A group of bleached-pale men stands a half dozen strides down the street, talking to a Mumbaikar in a gray suit with an orange pocket handkercheif. On first glance, they all look like the same man—the same long, straight white hair under their broad-brimmed sunshield hats, the same rubber-padded white suits standing out stark against the street's gingery dirt, the same chalk-pale gloves hiding their hands. The protective shadow cast by their headgear hides their faces, but I know them. The Nau. Here, in Mumbai, in the Salt. What are the Nau doing here?

“You like it?” The girl nods at the burner I hold clutched to my chest. “It's a good one. Only needs a little shine and it'll work again.”

“R-right.” I glance at the burner and then back to the crewe. I should be answering the vendor, haggling down the price, but they're so near. I can't breathe. Will they know me on sight? If they do, they'll tell my father and brother where I am, certain sure, and then I'll have to run again. Except how far will we get without the sloop?

The head Nau—the captain, most like—delivers a curt bow to the gray-suited man and motions the others to follow him up the street. They're coming my way. I duck my head and pretend to examine the bin's contents again.

“Kumaari?”
The vendor touches my arm. “Are you all right?”

I come aware of my own breathing—loud, harsh gasps—and try to swallow it down.

“Fine.” I wave her concern away.
They won't know me
. I look some different than I did when I left my crewe. They'd be looking for an ash-faced, red-haired girl. But my heart won't listen to reason. The Nau move closer, strolling, examining the vendors' wares. Every few feet they stop, point, and mutter to themselves.

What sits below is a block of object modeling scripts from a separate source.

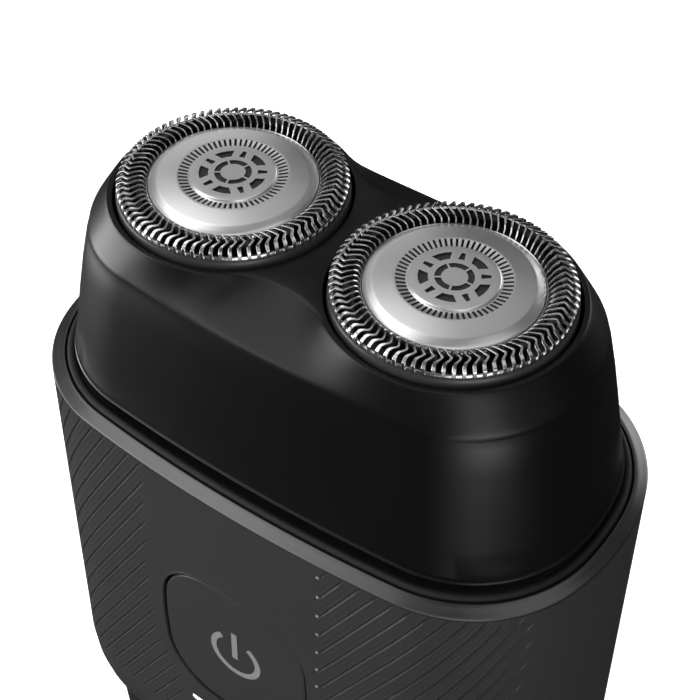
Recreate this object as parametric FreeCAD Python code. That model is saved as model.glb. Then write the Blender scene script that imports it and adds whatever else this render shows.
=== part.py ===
import FreeCAD, Part
import math
import os

from FreeCAD import Vector

# A two-headed rotary electric shaver, in millimetres. +Z is up, +X runs from the left head to the
# right head, and the front face with the power button looks along -Y. The origin is the centre of
# the bottom face.

# ---------------------------------------------------------------- driving dimensions
HEAD_SPACING = 26.0          # between the two head axes
HEAD_X = HEAD_SPACING / 2
CAP_RADIUS = 11.6            # outer radius of a slotted cap
WELL_RADIUS = 12.1           # bore of a head's well in the housing
TRACK_TOP_Z = 101.9          # top of the slotted shaving track
DECK_PLATEAU_Z = 99.94       # flat top of the housing around the wells
CREASE_Z = 96.27             # where the sloping shoulder meets the housing's side wall
HOUSING_BOTTOM_Z = 79.0
RIM_TOP_Z = 78.1
RIM_LOW_Z = 77.2             # lower edge of the rim, top edge of the sleeve
SLEEVE_LOW_Z = 20.5          # lower edge of the sleeve
TUCK_Z = 30.0                # where the sleeve starts to curve inwards
BASE_TOP_Z = 20.0            # top edge of the bottom cap's visible wall
WALL = 1.6                   # moulded wall thickness
FLARE = 0.023                # how much each side widens per millimetre downwards

# An oval outline is (half length, half width, side radius, end radius, corner radius).
CREASE = (28.06, 14.40, 197.0, 14.5, 11.7)
HOUSING_BOTTOM = (31.50, 16.70, 206.0, 23.6, 14.3)
RIM_INNER = (32.60, 18.20, 178.0, 33.0, 15.3)
RIM_OUTER = (33.95, 19.50, 174.0, 25.3, 15.8)
BUTTON = (9.85, 10.70, 47.0, 46.0, 7.0)

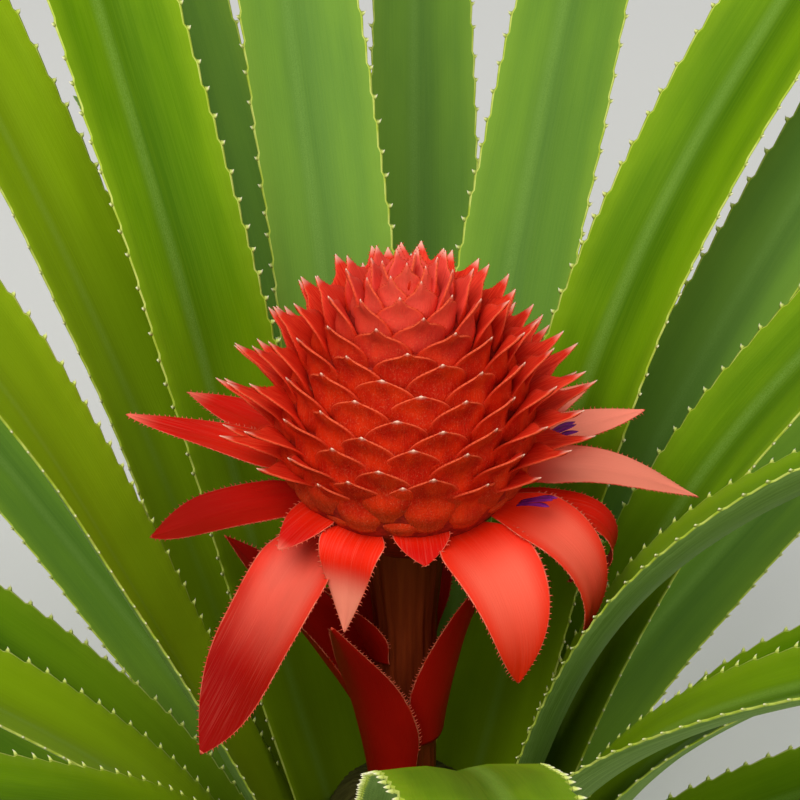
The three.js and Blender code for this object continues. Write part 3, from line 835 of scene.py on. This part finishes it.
def sepal_piece():
    """Fleshy flower parts that close the gaps behind the lower scales."""
    rng = np.random.default_rng(SEED + 7)
    shell = Shell()
    cell = 0
    for order, (height, radius) in enumerate(scale_places()):
        down = order / (SCALE_COUNT - 1)
        if not 0.35 < down < 0.85:
            continue
        for turn in (-11, 11):
            azimuth = order * GOLDEN_ANGLE + turn + rng.uniform(-2, 2)
            blade = blade_of(
                start=seat(azimuth, radius - 3, height - 2),
                azimuth=azimuth + turn / 2,
                length=lerp(8, 11, smoothstep(down, 0.3, 1)) * rng.uniform(0.9, 1.1),
                rise=lambda u: lerp(84, 62, u),
                half_width=lambda u: 3 * taper(u, 0.35, 1.6),
                curve=lambda u: 1 / 6 + 0 * u,
                carried=down,
            )
            atlas, _ = cell_map(cell, SEPAL_CELLS)
            cell += 1
            add_small_blade(shell, blade, 8, 0.45, cell * 1.3, atlas)
    piece = shell.piece("sepals", [SEPAL])
    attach(piece, "root")


def petal_piece():
    """Small violet flowers of three rolled petals."""
    shell = Shell()
    for number, (azimuth, height) in enumerate(FLOWERS):
        for petal in range(3):
            turn = (petal - 1) * 7
            last = 20 if petal == 1 else 12
            blade = blade_of(
                start=seat(azimuth + turn / 4, float(core_radius(height)) + 4, height),
                azimuth=azimuth + turn,
                length=PETAL_LENGTH,
                rise=lambda u, last=last: lerp(30, last, u),
                half_width=lambda u: 1.2 * lerp(0.6, 1, smoothstep(u, 0.3, 0.7)) * taper(u, 0.7, 2),
                curve=lambda u: 1 / 2.6 + 0 * u,
            )
            atlas, _ = cell_map(number * 3 + petal, PETAL_CELLS)
            add_small_blade(shell, blade, 14, 0.3, number + petal * 0.3, atlas)
    piece = shell.piece("petals", [PETAL])
    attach(piece, "root")


# Stalk and stem


def turned_piece(name, radius, heights, sides, material):
    shell = Shell()
    atlas, _ = cell_map(0, 1)
    add_turned(shell, radius, heights, sides, 0, atlas)
    return shell.piece(name, [material])


def stalk_piece():
    """The flower stalk, ribbed along its length."""
    low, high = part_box("flower_stalk")
    heights = np.linspace(low.z / MM, high.z / MM, 90)

    def radius(z, a):
        to_top = heights[-1] - z
        cone = lerp(STALK_TOP_RADIUS, STALK_RADIUS, np.clip(to_top / STALK_CONE_HEIGHT, 0, 1))
        ribs = 0.25 * np.sin(a * 17) + 0.18 * np.sin(a * 29 + z / 9)
        return cone - 0.4 + ribs

    piece = turned_piece("stalk_skin", radius, heights, 96, STALK)
    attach(piece, "root")
    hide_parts("flower_stalk")


def stem_piece():
    """The stem, ringed with the scars of fallen leaves and their fibres."""
    heights = np.linspace(0, STEM_HEIGHT, 180)

    def radius(z, a):
        ring = z + 1.2 * np.sin(3 * a + z / 7)
        scar = 0.9 * np.abs(np.sin(np.pi * ring / 8.5)) ** 4
        fibres = 0.25 * np.sin(61 * a + 3 * np.sin(z / 5)) + 0.15 * np.sin(113 * a + z / 3)
        return stem_radius(z) - 1.1 + scar + fibres

    piece = turned_piece("stem_skin", radius, heights, 160, STEM)
    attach(piece, "root")
    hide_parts("stem")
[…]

My head goes light and gray spots fizzle through my vision.

They stop at the blanket next to me, the nearest man's feet a handsbreadth from where I kneel alongside the parts bin. They whisper among themselves. Then one, a tall, skinny Nau with his voice barely breaking into manhood, steps forward.

“My father asks, how much?” He points to the bolts of cloth propped up against the wall behind the vendors.

“Which one?” The man tending the cloth reaches a hand back and pats the bolts. “Different weights, different prices.”

“The gold one.” The boy points to a thick roll of fabric embroidered with flying cranes.